Clean—A New Definition: Millennials keep it simple but expect more
With the federal government insisting that calorie counts are placed on menu boards by the end of 2016, theatres have scrambled to address the issue of proper education in this regard. The federal government is moving to eliminate Genetically Modified Foods to create a healthier ingredient list and better-for-you foods. This application has led cinema owners to consider healthy inductions into the menu selections. The end result will be “cleaner” food facilities.
It is no longer okay just to be conscious of calorie counts, as that train has left that station. Allergens are now becoming equalized by questions about GMO. People are now dissecting food labels in grocery markets. What this represents is that the food and beverage consumer is becoming more aware of the contents being put into the human body. Theatre patrons are eaters: Therefore, theatre patrons are reading labels. Studies show that Millennials are more concerned about simple than complex; less is more for this generation. But Millennials have also come to expect more for less; some call it entitlement, but in truth they have witnessed the difference in improvements of food production since they were babies. This expectation is pushing all food and beverage operators to higher standards. Recently, an article published by Cindy Han in Flavor & the menu addressed many of these changes.
“eat Clean,” a web-based media company, reports that “even macaroni and cheese will no longer have artificial ingredients, announced by Kraft Foodservice. Natural ingredients such as paprika and turmeric are to be used as coloring agents.” Eisenberg has introduced its All Natural Hot Dog with no GMOs and Pillsbury is integrating baking goods with no artificial ingredients. Customers are saying they now care and they know when food is “clean” and when it is not.
“The fundamental definition of clean labels in the cinema channel is transparency,” states Diana Kelter, a foodservice analyst at Mintel, a global market firm and advisor to Flavor. In reality, no theatre guest can tell if the food is better for you; rarely if ever are there labels to read before buying a large popcorn, yet packaged goods such as nacho chips or candy items all have nutritional labels that identify potentially harmful ingredients, trans-fats or allergens. What theatre operators can do is announce to their patrons that food is in its most unpretentious condition. Unadulterated foods can be defined by the eater as not only healthy but higher in quality. Terms such as “organic” speak directly to this belief; unfortunately, organic does not mean completely unadulterated and can include some enhancements.
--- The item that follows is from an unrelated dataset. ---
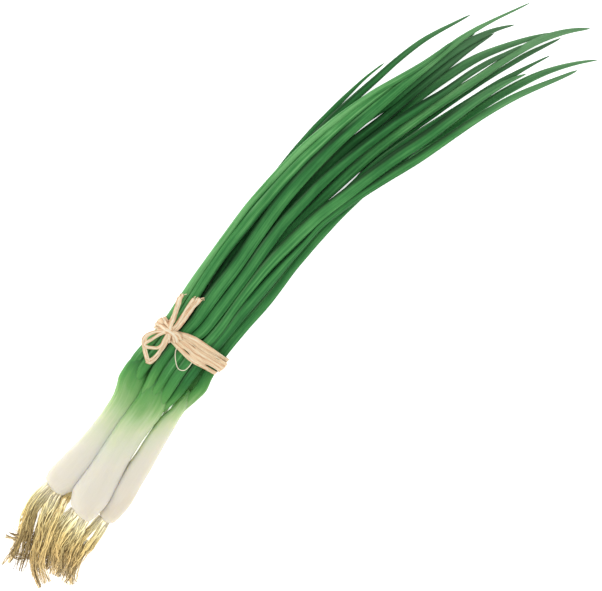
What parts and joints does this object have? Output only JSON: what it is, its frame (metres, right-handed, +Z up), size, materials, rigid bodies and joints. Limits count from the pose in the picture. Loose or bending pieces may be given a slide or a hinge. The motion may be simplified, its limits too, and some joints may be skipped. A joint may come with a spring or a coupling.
{
  "type": "spring onion bunch",
  "caption": "Bunch of fresh spring onions lying on its side: white bulbs with dry roots, pale shanks, long hollow green leaves, held together by a raffia band with a bow.",
  "frame": {"origin": "middle of the footprint, on the surface that the bunch lies on", "axes": "+X runs from the roots to the leaf tips, +Z is up from the surface"},
  "size_m": [0.4952, 0.0973, 0.0236],
  "materials": {
    "stem": "smooth waxy skin, off-white at the bulb and pale green at the neck",
    "leaf": "waxy green leaf with fine lengthwise veins",
    "root": "dry straw-coloured root fibre",
    "raffia": "dry, slightly frayed raffia strands"
  },
  "bodies": {
    "root": {"stem_a": "stem", "stem_b": "stem", "stem_c": "stem", "leaf_a1": "leaf", "leaf_a2": "leaf", "leaf_a3": "leaf", "leaf_a4": "leaf", "leaf_a5": "leaf", "leaf_a6": "leaf", "leaf_b1": "leaf", "leaf_b2": "leaf", "leaf_b3": "leaf", "leaf_b4": "leaf", "leaf_b5": "leaf", "leaf_b6": "leaf", "leaf_b7": "leaf", "leaf_c1": "leaf", "leaf_c2": "leaf", "leaf_c3": "leaf", "leaf_c4": "leaf", "roots_a": "root", "roots_b": "root", "roots_c": "root", "raffia_band": "raffia", "raffia_bow": "raffia"}
  },
  "joints": []
}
Today we exist in a period of huge richness, with no shortages of options, hence the question: “What to eat, not if to eat,” states June Jo Lee of the Hartman Group. This translates to an expectation that there is a choice. The rise in menu options has grown exponentially in the cinema experience for good reason. How do we meet the patron’s needs fully? The challenge for theatres now is: How can we exceed every customer’s expectation? It is no longer a question of “captive audiences” but a question of how we can compete with the foodservice industry as a whole. Addressing the “clean” slate will be the next opportunity.
The average guest at a movie theatre is much more knowledgeable about food, its preparation, guidelines and additives. The intellectual components are derived from the Internet, websites, Google and Yahoo as quickly as you can type four words; it’s not hard to search for labels in a theatre when they’re only a few thumb movements away. The sense is that no movie patron will say I want more junk food, or cuckolded edibles that give me 1,000 more calories than I need. What cinema patrons are looking for are options. This is not to say they will choose the healthy options; they just want to know if they exist.
Lee reports that the next generation of eaters takes pride in sustainability and “closeness to the Earth.” Her premise is that Millennials take pride in wellness. “They are savvy” and the next value proposition “will not come from price but from quality and convenience,” Lee states. These theatre guests will know the difference between low sodium and low fat, they don’t want cut-rate snacks, they desire simple and transparent. Can you make me better by offering food without complicated preservatives, chemicals and genetics?
Clean foods can stretch across all considerations. Eliminating stabilizers and emulsifiers in ice cream creates “clean ice cream.” Considering whether meats and proteins have been treated with hormones or enhancers creates “clean meat” selections. In other words, sustainability and clean come in a variety of forms and can be extended to nearly every food group. Proponents of “clean foods” swear that the food itself tastes better, as the mouth feel is not interrupted by intangibles and chemicaI compounds.
As June Jo Lee puts it, “This is just the beginning.” The revolution of food consumption has begun, and as theatre operators re-tool their facilities for adult beverages and wider menu selections, I am tempted to say food production is the next forefront that will challenge us.
It is inevitable that food companies will be introducing even more fresh-yet-portable snack options in the coming months, primarily because the snack channel is expanding so rapidly. According to Euromonitor, Millennials eat an average 3.05 snacks per day (compared to Gen-Xers, who eat 2.26, and Boomers, who eat 1.53). Get ready to see more pre-packaged, portion-controlled mini-meals presented by the suppliers and manufacturers to theatre buyers in the very near future.